On the technical side, how you hold the pencil also affects how free your marks feel. A tight writing grip creates stiff, controlled lines that look labored. A looser overhand grip gives you more range of motion and naturally produces more relaxed strokes. How to hold a pencil for drawing, not like writing breaks down the difference and shows you how to make the switch.
Frequently Asked Questions
Is it normal to feel afraid to draw even after practicing for a while?
Yes. The freeze does not always disappear completely with experience; it just becomes easier to work through. Many people who draw regularly still feel a version of blank page hesitation at the start of a session. The warm-up strategies covered here help at any skill level.
Should I plan what to draw before I sit down, or does that make the pressure worse?
For most beginners, having a loose idea in advance helps more than it hurts. It removes the decision from the session itself. You do not need a detailed plan, just a subject category (plants, shoes, hands, a window view) so the page is not completely open-ended when you sit down.
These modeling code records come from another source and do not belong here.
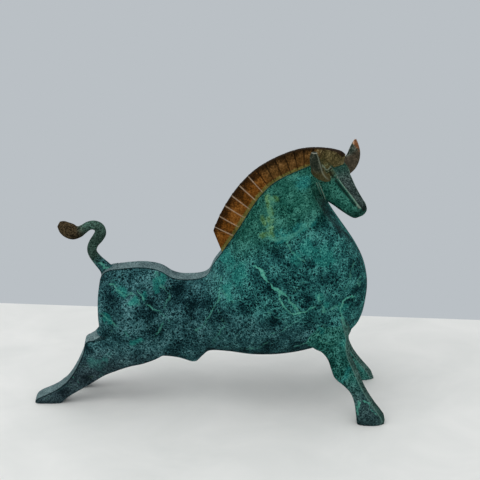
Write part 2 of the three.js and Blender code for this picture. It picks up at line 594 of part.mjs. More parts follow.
// The crest: a tapering plate along the neck and over the poll, grooved into the locks of the mane.
function crestPlate() {
  const rings = [crestSection(0, 0, 0)];
  for (let station = 1; station < crestStations.length; station++) {
    rings.push(crestSection(station - 0.5, 0, 0));
    if (station > CREST_GROOVES) {
      rings.push(crestSection(station, 0, 0));
      continue;
    }
    const [before, after] = [station - 0.5, station + 0.5].map((place) => stationAt(crestStations, place).a);
    const lip = GROOVE_WIDTH / 2 / before.distanceTo(after);
    rings.push(crestSection(station - lip, 0, 0));
    rings.push(crestSection(station, GROOVE_DEPTH, GROOVE_NICK));
    rings.push(crestSection(station + lip, 0, 0));
  }
  const plate = solid(skin(rings.map((section) => outline(section, CREST_SIDE))));
  return largest(plate.subtract(clearOfBody).subtract(clearOfHead).decompose());
}

const pegs = PEG_PLACES.map((share) => {
  const neckLine = seam(bodyStations, THREE.MathUtils.lerp(CREST_STATION, bodyStations.length - 1, share));
  const seat = neckLine.point(0);
  const top = offset(seat, neckLine.across, -half(CREST_EDGE));
  bores.push(bar(top, offset(seat, neckLine.across, PEG_LENGTH + FIT), PEG + 2 * FIT));
  return bar(top, offset(seat, neckLine.across, PEG_LENGTH), PEG);
});
piece("crest", union([crestPlate(), ...pegs]), finishes.brownCrest);

// The tail and its tuft: one round rod bent in the bull's own plane, with a tenon in the rump.
const rod = [
  ...tailLine.map(([x, z, share]) => [x, z, share * half(TAIL_THICKNESS)]),
  ...tuftLine.map(([x, z, share]) => [x, z, share * half(TUFT_THICKNESS)]),
];
function rodAt(place) {
  const [x, z, radius] = rod[0].map((_, k) => splineAt(rod.map((r) => r[k]), place));
  return { point: new THREE.Vector3(ahead(x), 0, up(z)), radius };
}
function tailRing(place) {
  const { point, radius } = rodAt(place);
  const after = rodAt(Math.min(rod.length - 1, place + NUDGE)).point;
  const onwards = after.sub(rodAt(Math.max(0, place - NUDGE)).point);
  const sideways = new THREE.Vector3(0, radius, 0);
  const outwards = onwards.cross(sideways).setLength(radius);
  return Array.from({ length: ROUND_SIDES }, (_, j) => {
    const angle = (2 * Math.PI * j) / ROUND_SIDES;
    return offset(point, sideways, Math.sin(angle)).addScaledVector(outwards, Math.cos(angle));
  });
}
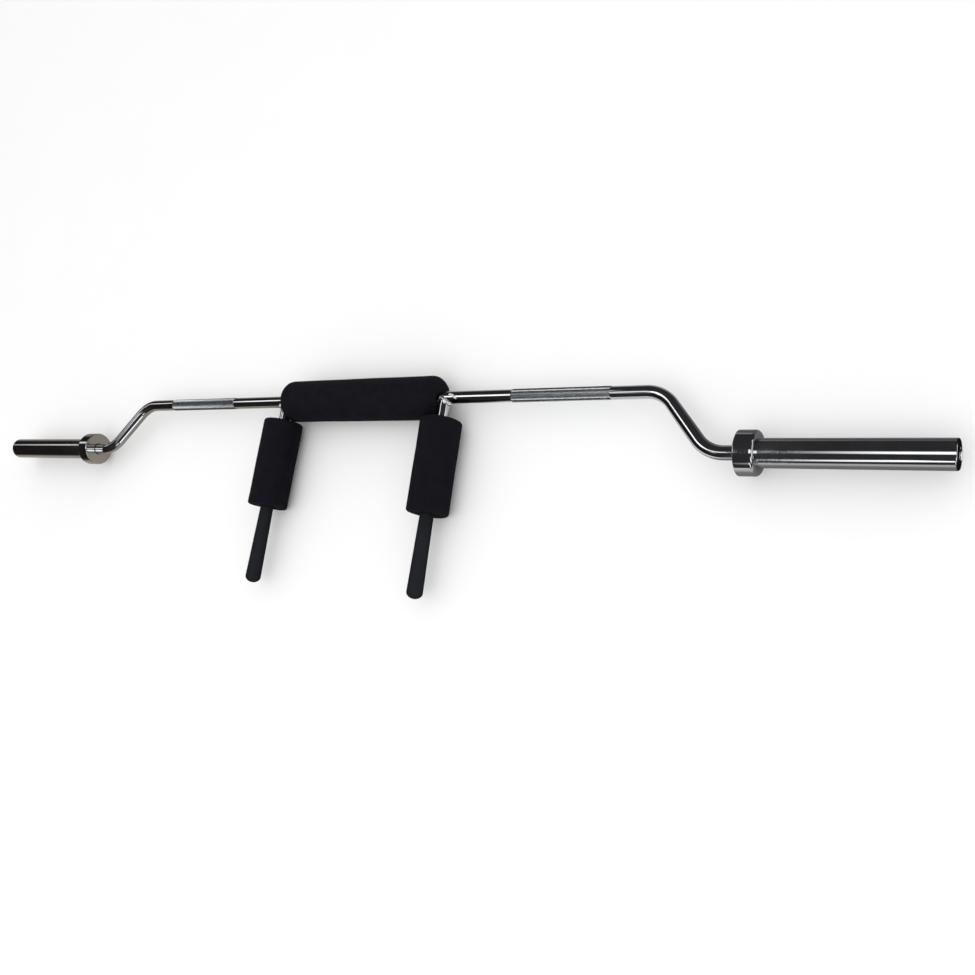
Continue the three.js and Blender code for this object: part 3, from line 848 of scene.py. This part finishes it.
# The studio: a pale floor under an even pale dome, and one large soft box for gentle shading.
# Gloss sees a dim room instead, as polished chrome in a real room does: windows, long ceiling
# lights, and a floor with painted light and painted shade, bright in some places and dark in others.

floor_half = 14
# Colours of the light painted on the floor for gloss rays: warmer to the left.
painted_light_left_colour, painted_light_right_colour = (1, 0.90, 0.76, 1), (1, 1, 0.98, 1)
floor_mesh = bpy.data.meshes.new("floor")
floor_corners = [(floor_half * x, floor_half * y, 0) for x, y in [(-1, -1), (1, -1), (1, 1), (-1, 1)]]
floor_mesh.from_pydata(floor_corners, [], [(0, 1, 2, 3)])
floor = bpy.data.objects.new("floor", floor_mesh)
bpy.context.scene.collection.objects.link(floor)
# The floor's material: an even pale tone, and painted light and shade for gloss rays.
pale_floor_and_painted_light, floor_tree, floor_shader, floor_place = finish_of("pale_floor_and_painted_light")


def joined(tree, share, first, second):
    """The first value where the share is 0, and the second where it is 1."""
    return add(tree, "ShaderNodeMix", {0: share, 2: first, 3: second}).outputs[0]


def painted_floor_light(tree, place):
    """The light and shade painted on the floor, which only polished metal sees. Round the shaft: a
    painted pool of light close to it and in front of it past the arms, brighter to the right, and
    painted shadow in the shade of the pads. By the right sleeve: brighter in front than close to it,
    and by the left one the other way about. Painted dark far in front and past the right end. Warmer to
    the left."""
    x, y = parted(tree, place)[:2]
    off_middle = unsigned(tree, x)
    close_by = stepped(tree, y, 0.03, 0.16, 0.06, 0.70)
    in_front = stepped(tree, y, 0, 0.12, 1, 0)
    past_arms = product(tree, stepped(tree, off_middle, 0.32, 0.42, 0, 0.62), in_front)
    by_shaft = add(tree, "ShaderNodeMath", {0: close_by, 1: past_arms}, operation="ADD").outputs[0]
    back_fade = stepped(tree, y, 0.19, 0.36, 1, 0.3)
    rightward = stepped(tree, x, -0.5, 0.3, 0.6, 1.25)
    by_shaft = product(tree, by_shaft, back_fade, rightward)
    behind = stepped(tree, y, 0.13, 0.25, 1, 0.45)
    by_right = product(tree, stepped(tree, y, -0.14, -0.03, 0.52, 0.21), behind)
    by_left = product(tree, stepped(tree, y, -0.20, -0.02, 0.06, 0.42), behind)
    level = joined(tree, stepped(tree, x, 0.68, 0.78, 0, 1), by_shaft, by_right)
    level = joined(tree, stepped(tree, x, -0.80, -0.66, 1, 0), level, by_left)
    between_arms = stepped(tree, off_middle, 0.27, 0.34, 0.85, 0)
    in_shade = product(tree, between_arms, stepped(tree, y, 0.14, 0.18, 1, 0))
    lit = add(tree, "ShaderNodeMath", {0: 1, 1: in_shade}, operation="SUBTRACT").outputs[0]
    far = stepped(tree, y, -1.2, -0.3, 0.10, 1)
    past_end = stepped(tree, x, 1.165, 1.185, 1, 0.03)
    painted_light_colour = mixed(tree, stepped(tree, x, -0.7, 0, 0, 1), painted_light_left_colour, painted_light_right_colour)
    level = product(tree, level, lit, far, past_end)
    return add(tree, "ShaderNodeVectorMath", {0: painted_light_colour, 1: level}, operation="MULTIPLY").outputs[0]


floor_grain = add(floor_tree, "ShaderNodeTexNoise", {"Vector": floor_place, "Scale": 6, "Detail": 3})
floor_tone = add(
    floor_tree,
    "ShaderNodeMapRange",
    {"Value": floor_grain.outputs[0], "To Min": 0.90, "To Max": 0.92},
)
# Gloss rays see painted light and shade in the floor's colour instead of its even pale tone.
floor_ray = add(floor_tree, "ShaderNodeLightPath")
mirrored = painted_floor_light(floor_tree, floor_place)
floor_colour = mixed(floor_tree, floor_ray.outputs["Is Glossy Ray"], floor_tone.outputs[0], mirrored)
floor_tree.links.new(floor_colour, floor_shader.inputs["Base Color"])
floor_shader.inputs["Roughness"].default_value = 0.9
floor_shader.inputs["Specular IOR Level"].default_value = 0.1
floor_mesh.materials.append(pale_floor_and_painted_light)


def soft_box(name, place, along, facing, length, width, border, levels, diffuse=False):
    """A rectangular soft light at place, its length along one way and its front facing another.
    Levels give its radiance along its length, as pairs (share of the length, radiance), and
    it fades out over a border on its two long sides. Gloss alone sees it, or with diffuse not."""
    light = bpy.data.lights.new(name, "AREA")
    light.shape = "RECTANGLE"
    light.size, light.size_y = length, width
    strongest = max(level for share, level in levels)
    light.energy = strongest * math.pi * length * width
    lamp = bpy.data.objects.new(name, light)
    out = -np.array(facing, float)
    out /= np.linalg.norm(out)
    right = np.array(along, float)
    right -= out * right.dot(out)
    right /= np.linalg.norm(right)
    turn = np.eye(4)
    turn[:3, 0], turn[:3, 1], turn[:3, 2], turn[:3, 3] = right, np.cross(out, right), out, place
    lamp.matrix_world = Matrix(turn)
    lamp.visible_diffuse, lamp.visible_glossy, lamp.visible_camera = diffuse, not diffuse, False
    bpy.context.scene.collection.objects.link(lamp)
    if border:
        light.use_nodes = True
        tree = light.node_tree
        share = parted(tree, add(tree, "ShaderNodeNewGeometry").outputs["Parametric"])
        ramp = add(tree, "ShaderNodeValToRGB", {0: share[0]})
        stops = ramp.color_ramp.elements
        for position, level in levels:
            stop = {0: stops[0], 1: stops[-1]}.get(position) or stops.new(position)
            stop.color = (level / strongest,) * 3 + (1,)
        rise = stepped(tree, share[1], 0, border / width, 0, 1)
        fall = stepped(tree, share[1], 1 - border / width, 1, 1, 0)
        strength = product(tree, ramp.outputs[0], rise, fall)
        tree.links.new(strength, tree.nodes["Emission"].inputs["Strength"])


def flat_topped(level, rise):
    """Levels that rise from nothing over a share of the length, stay, and fall again by the end."""
    return [(0, 0), (rise, level), (1 - rise, level), (1, 0)]


ceiling = 2.8
down, along_bar, to_back, to_left = (0, 0, -1), (1, 0, 0), (0, 1, 0), (-1, 0, 0)
right_levels = [(0, 0), (0.03, 0.14), (0.074, 0.80), (0.12, 1.65), (0.18, 2.4), (0.6, 2.5), (1, 1)]
last_levels = [(0, 0.1), (0.35, 0.42), (0.55, 0.98), (1, 1.25)]
front_levels = [
    (0, 0), (0.22, 0.45), (0.43, 1.45), (0.65, 1.70), (0.85, 2.2), (0.93, 2.4), (0.98, 0), (1, 0)
]

ceiling_lights = {
    "right": (2.1, -0.30, 4.2, 1.10, 0.3, right_levels),
    "near": (-0.48, -0.28, 0.64, 1.1, 0.3, [(0, 1.35), (0.3, 1.35), (1, 1.1)]),
    "wide": (-1.075, 0.38, 0.49, 2.3, 0.4, [(0, 2.1), (1, 2.1)]),
    "middle": (-1.56, 0.15, 0.46, 1.5, 0.3, [(0, 1.5), (0.2, 1.95), (1, 1.95)]),
    "left": (-3.27, 1.14, 0.60, 1.5, 0.4, [(0, 1.3), (0.3, 1.9), (1, 1.9)]),
    "far": (-4.45, 1.80, 0.50, 1.5, 0.3, [(0, 1.6), (1, 1.6)]),
    "last": (-6.0, 1.85, 1.8, 1.3, 0.3, last_levels),
    "front": (-1.04, -1.25, 0.56, 0.9, 0.2, [(0, 0.5), (1, 0.5)]),
}
for where, (x, y, length, width, border, levels) in ceiling_lights.items():
    soft_box(f"ceiling_light_{where}", (x, y, ceiling), along_bar, down, length, width, border, levels)

windows = {
    "front": ((0.08, -3.6, 1.50), (1, 0, 0.6), to_back, 1.33, 1.25, 0.3, front_levels),
    "front_right": ((1.5, -3.6, 0.82), along_bar, to_back, 1.0, 1.75, 0.25, flat_topped(1.9, 0.1)),
    "end": ((4.2, 0.9, 0.6), to_back, to_left, 4.5, 1.2, 0.3, flat_topped(1.6, 0.1)),
    "end_front": ((4.2, -2.8, 1.9), to_back, to_left, 1.9, 2.6, 0.3, flat_topped(2.4, 0.1)),
    "end_back": ((4.2, 3.3, 2.1), to_back, to_left, 0.8, 1.4, 0.3, flat_topped(1.2, 0.2)),
}
for where, window in windows.items():
    soft_box(f"window_{where}", *window)
to_bar = (-0.8, 1.7, -3.2)
soft_box("key_box", (0.8, -1.6, 3.2), along_bar, to_bar, 2.4, 2.4, 0, [(0, 1.2)], diffuse=True)

left_wall, other_walls = (0.015, 0.012, 0.011, 1), (0.032, 0.032, 0.036, 1)
room = bpy.data.worlds.new("room")
bpy.context.scene.world = room
room.use_nodes = True
sky = room.node_tree
sky.nodes.clear()
dome = add(sky, "ShaderNodeBackground", {"Color": (1, 1, 1, 1), "Strength": 1.02})
direction = add(sky, "ShaderNodeTexCoord").outputs["Generated"]
sideways = parted(sky, direction)[0]
rightness = add(sky, "ShaderNodeMapRange", {"Value": sideways, "From Min": -0.8, "From Max": -0.3})
walls = mixed(sky, rightness.outputs[0], left_wall, other_walls)
dim = add(sky, "ShaderNodeBackground", {"Color": walls})
ray = add(sky, "ShaderNodeLightPath")
glossy = ray.outputs["Is Glossy Ray"]
either = add(sky, "ShaderNodeMixShader", {0: glossy, 1: dome.outputs[0], 2: dim.outputs[0]})
surface = add(sky, "ShaderNodeOutputWorld")
sky.links.new(either.outputs[0], surface.inputs["Surface"])


# The camera stands where the photograph's did against the bar, found from the bar's outlines.

camera = bpy.data.objects.new("camera", bpy.data.cameras.new("camera"))
camera.location = (1.41058, -0.36782, 1.65051)
camera.rotation_euler = (math.radians(16.1826), math.radians(31.3756), math.radians(10.0414))
camera.data.sensor_width = 36
camera.data.lens = 37.633
camera.data.clip_start, camera.data.clip_end = 0.02, 60
bpy.context.scene.collection.objects.link(camera)
bpy.context.scene.camera = camera
bpy.context.scene.view_settings.view_transform = "Standard"
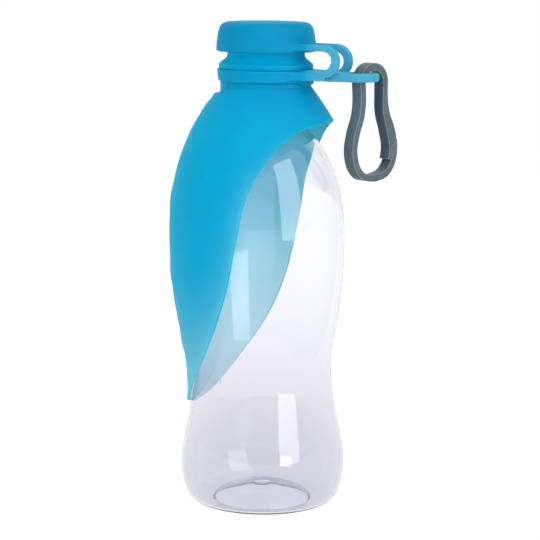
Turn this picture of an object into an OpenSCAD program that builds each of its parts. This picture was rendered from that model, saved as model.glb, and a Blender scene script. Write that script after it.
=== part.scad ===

What if I look at my drawings and feel disappointed by them?
That gap between what you envisioned and what appeared on the page is universal and temporary. It narrows with practice, but it also tends to get easier to live with as you understand what it represents. It means your eye is more developed than your hand right now, and that is true for every person who is still learning.
Does the type of sketchbook or paper matter for reducing anxiety?
It can, in a practical way. A bound, hardcover sketchbook with thick, expensive paper can feel more intimidating than a spiral-bound pad with thinner sheets. If you are struggling with fear of drawing, try switching to a less precious surface until the habit is established.
How long does it take before the blank page stops feeling so hard?
There is no fixed timeline, but most beginners report that it becomes noticeably easier within a few weeks of consistent short sessions. The key variable is regularity rather than session length. Drawing a little most days builds familiarity faster than longer but infrequent sessions.